-- Start Exercise material --

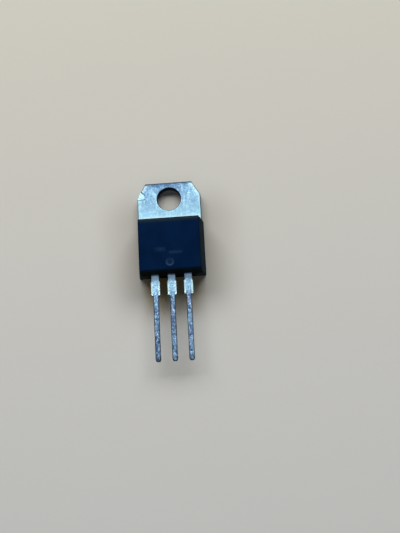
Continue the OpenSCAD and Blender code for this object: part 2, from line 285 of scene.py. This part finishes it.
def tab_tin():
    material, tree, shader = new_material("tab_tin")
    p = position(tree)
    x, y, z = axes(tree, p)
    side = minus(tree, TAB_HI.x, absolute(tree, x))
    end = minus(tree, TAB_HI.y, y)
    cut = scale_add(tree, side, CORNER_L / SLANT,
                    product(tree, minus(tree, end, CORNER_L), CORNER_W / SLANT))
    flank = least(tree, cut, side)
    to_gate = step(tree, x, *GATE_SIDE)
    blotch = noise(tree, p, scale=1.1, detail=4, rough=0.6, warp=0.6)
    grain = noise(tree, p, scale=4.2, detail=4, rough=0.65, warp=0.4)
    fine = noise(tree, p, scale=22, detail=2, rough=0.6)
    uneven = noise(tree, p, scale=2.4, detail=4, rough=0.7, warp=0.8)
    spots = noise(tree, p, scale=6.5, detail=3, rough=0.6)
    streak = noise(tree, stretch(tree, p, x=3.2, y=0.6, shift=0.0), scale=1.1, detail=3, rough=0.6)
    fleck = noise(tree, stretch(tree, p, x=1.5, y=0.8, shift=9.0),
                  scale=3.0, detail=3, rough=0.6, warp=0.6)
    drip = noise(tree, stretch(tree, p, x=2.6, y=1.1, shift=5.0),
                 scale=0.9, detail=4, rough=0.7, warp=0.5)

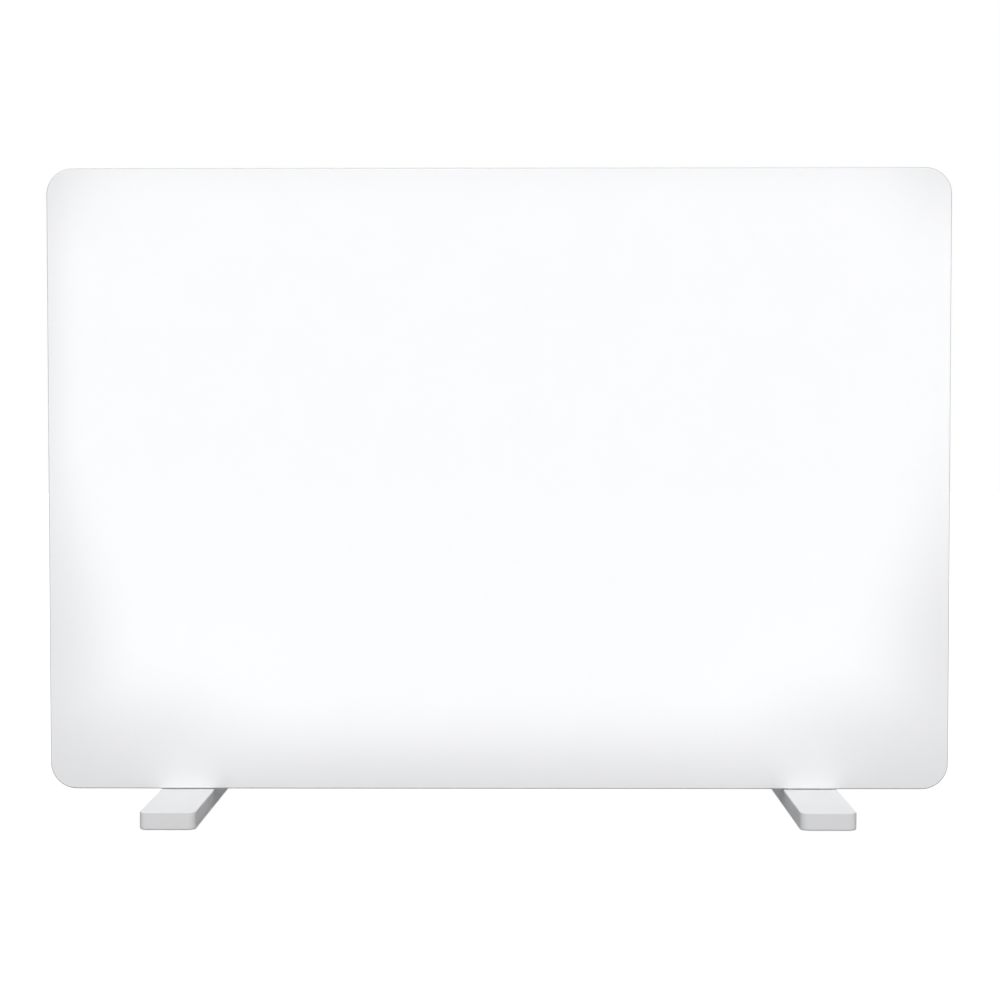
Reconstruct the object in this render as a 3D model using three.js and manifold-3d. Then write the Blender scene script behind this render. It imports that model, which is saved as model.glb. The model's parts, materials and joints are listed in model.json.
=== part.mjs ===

-- End Exercise material --

## [What is needed]
List the lines of the records where "Blender" occurs.

## [Complete answer]
Continue the OpenSCAD and Blender code for this object: part 2, from line 285 of scene.py. This part finishes it.
Reconstruct the object in this render as a 3D model using three.js and manifold-3d. Then write the Blender scene script behind this render. It imports that model, which is saved as model.glb. The model's parts, materials and joints are listed in model.json.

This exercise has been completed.